**Requirement:**
From the entries that follow, reproduce exactly and only the lines from the line with "Reconstruct the object" to the line with "from math import acos, cos, degrees, hypot, radians, sin", endpoints included.

**Input material:**
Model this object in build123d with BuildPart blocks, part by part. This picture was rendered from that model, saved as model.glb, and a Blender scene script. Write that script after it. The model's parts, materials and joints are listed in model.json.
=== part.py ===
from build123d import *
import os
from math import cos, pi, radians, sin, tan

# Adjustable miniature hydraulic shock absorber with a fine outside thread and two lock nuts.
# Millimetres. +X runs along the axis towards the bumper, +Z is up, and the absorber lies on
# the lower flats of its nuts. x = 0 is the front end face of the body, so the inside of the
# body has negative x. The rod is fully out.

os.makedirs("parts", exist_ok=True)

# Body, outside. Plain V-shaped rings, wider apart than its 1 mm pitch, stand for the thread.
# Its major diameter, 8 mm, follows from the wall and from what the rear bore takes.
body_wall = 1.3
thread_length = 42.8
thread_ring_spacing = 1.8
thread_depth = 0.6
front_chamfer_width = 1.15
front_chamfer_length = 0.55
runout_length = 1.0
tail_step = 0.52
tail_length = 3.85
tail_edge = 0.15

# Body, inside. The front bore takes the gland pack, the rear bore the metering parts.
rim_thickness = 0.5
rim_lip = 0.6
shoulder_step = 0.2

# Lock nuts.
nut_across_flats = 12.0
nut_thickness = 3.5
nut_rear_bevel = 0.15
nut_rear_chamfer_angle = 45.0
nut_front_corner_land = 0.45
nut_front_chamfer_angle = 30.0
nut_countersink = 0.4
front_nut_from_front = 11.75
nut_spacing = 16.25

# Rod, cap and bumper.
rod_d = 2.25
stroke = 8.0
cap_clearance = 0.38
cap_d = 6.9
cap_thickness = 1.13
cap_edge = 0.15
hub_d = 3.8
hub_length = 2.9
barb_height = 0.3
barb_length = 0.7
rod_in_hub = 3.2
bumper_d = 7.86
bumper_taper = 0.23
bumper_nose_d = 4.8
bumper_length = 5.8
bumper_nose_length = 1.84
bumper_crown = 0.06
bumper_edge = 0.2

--

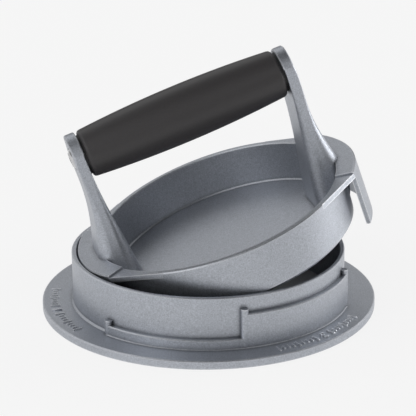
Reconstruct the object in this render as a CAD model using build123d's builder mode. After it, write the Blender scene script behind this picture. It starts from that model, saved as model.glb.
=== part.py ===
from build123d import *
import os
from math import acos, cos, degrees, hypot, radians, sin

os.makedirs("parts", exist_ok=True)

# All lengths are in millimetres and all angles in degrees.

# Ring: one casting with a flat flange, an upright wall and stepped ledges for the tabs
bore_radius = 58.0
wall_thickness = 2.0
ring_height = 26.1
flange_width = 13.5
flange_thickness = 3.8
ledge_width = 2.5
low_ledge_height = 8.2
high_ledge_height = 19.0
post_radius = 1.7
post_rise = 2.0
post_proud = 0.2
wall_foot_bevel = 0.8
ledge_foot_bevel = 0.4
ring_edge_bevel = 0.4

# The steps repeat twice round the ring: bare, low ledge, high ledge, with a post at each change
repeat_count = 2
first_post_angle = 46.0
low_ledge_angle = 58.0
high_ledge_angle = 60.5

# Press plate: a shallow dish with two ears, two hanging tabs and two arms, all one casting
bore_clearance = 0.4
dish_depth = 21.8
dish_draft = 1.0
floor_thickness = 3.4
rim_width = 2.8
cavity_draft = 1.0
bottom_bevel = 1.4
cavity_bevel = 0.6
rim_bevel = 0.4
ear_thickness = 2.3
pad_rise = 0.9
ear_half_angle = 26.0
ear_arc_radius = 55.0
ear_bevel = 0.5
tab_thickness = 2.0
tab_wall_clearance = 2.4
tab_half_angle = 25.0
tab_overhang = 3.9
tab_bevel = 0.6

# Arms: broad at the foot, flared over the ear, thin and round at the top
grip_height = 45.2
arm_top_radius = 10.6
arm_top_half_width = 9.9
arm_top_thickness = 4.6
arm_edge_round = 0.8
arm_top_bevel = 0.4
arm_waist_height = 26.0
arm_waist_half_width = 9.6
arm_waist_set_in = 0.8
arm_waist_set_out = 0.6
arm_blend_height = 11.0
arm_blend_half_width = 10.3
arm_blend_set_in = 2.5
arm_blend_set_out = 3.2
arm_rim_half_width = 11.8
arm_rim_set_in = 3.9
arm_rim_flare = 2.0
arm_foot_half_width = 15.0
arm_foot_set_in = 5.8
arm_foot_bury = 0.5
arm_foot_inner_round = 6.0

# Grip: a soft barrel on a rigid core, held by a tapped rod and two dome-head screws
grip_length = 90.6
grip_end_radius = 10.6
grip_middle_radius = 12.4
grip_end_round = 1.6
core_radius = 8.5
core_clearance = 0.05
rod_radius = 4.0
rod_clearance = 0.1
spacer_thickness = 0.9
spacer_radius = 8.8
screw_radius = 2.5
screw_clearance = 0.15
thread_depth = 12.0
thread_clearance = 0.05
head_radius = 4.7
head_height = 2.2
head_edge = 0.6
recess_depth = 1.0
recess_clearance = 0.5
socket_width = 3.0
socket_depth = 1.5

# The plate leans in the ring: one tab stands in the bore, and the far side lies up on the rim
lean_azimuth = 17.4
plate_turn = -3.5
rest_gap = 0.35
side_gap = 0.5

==

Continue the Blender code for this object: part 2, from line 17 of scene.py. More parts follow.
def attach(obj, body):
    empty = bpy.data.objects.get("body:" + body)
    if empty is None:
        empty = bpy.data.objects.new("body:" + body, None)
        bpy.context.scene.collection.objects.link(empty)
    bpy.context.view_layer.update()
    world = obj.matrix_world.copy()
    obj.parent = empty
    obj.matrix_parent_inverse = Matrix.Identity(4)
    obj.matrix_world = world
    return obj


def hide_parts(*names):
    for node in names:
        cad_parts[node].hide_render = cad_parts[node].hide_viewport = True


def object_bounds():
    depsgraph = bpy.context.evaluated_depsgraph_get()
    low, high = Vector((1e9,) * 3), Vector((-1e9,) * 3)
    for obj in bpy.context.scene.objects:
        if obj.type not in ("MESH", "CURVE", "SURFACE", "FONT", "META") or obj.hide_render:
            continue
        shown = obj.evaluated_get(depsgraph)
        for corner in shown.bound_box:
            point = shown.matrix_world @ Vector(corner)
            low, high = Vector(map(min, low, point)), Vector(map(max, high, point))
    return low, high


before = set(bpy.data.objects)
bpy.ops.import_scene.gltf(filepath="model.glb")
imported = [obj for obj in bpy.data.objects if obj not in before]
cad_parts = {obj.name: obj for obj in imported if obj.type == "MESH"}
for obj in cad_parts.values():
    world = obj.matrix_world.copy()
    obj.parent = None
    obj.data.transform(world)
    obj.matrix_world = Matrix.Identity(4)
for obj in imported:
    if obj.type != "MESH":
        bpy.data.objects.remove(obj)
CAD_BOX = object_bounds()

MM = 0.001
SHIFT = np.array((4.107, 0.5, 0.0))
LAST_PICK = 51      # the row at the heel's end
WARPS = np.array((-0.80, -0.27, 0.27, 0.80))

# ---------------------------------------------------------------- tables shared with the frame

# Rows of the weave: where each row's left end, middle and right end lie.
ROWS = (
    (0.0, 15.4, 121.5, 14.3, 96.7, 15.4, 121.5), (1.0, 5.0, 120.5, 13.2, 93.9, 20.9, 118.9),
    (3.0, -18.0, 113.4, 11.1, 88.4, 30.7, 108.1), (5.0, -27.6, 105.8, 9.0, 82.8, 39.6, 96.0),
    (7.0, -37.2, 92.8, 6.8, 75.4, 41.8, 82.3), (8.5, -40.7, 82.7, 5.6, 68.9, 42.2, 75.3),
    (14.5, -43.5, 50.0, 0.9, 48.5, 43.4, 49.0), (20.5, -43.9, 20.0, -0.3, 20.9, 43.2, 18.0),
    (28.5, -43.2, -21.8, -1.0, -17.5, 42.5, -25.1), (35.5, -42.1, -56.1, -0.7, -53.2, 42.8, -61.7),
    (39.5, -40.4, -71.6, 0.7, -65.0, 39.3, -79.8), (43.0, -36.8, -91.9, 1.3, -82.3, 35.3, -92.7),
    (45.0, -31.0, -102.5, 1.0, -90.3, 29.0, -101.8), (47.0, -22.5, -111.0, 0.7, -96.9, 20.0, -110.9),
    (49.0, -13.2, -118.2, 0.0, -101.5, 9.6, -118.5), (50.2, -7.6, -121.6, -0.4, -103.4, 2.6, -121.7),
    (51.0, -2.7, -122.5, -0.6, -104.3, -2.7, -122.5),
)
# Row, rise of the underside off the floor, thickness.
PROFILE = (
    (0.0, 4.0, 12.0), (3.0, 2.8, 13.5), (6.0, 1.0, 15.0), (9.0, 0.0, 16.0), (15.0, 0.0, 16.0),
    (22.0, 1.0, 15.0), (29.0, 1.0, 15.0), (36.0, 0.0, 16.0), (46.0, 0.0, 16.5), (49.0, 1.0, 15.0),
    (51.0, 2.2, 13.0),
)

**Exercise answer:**
Reconstruct the object in this render as a CAD model using build123d's builder mode. After it, write the Blender scene script behind this picture. It starts from that model, saved as model.glb.
=== part.py ===
from build123d import *
import os
from math import acos, cos, degrees, hypot, radians, sin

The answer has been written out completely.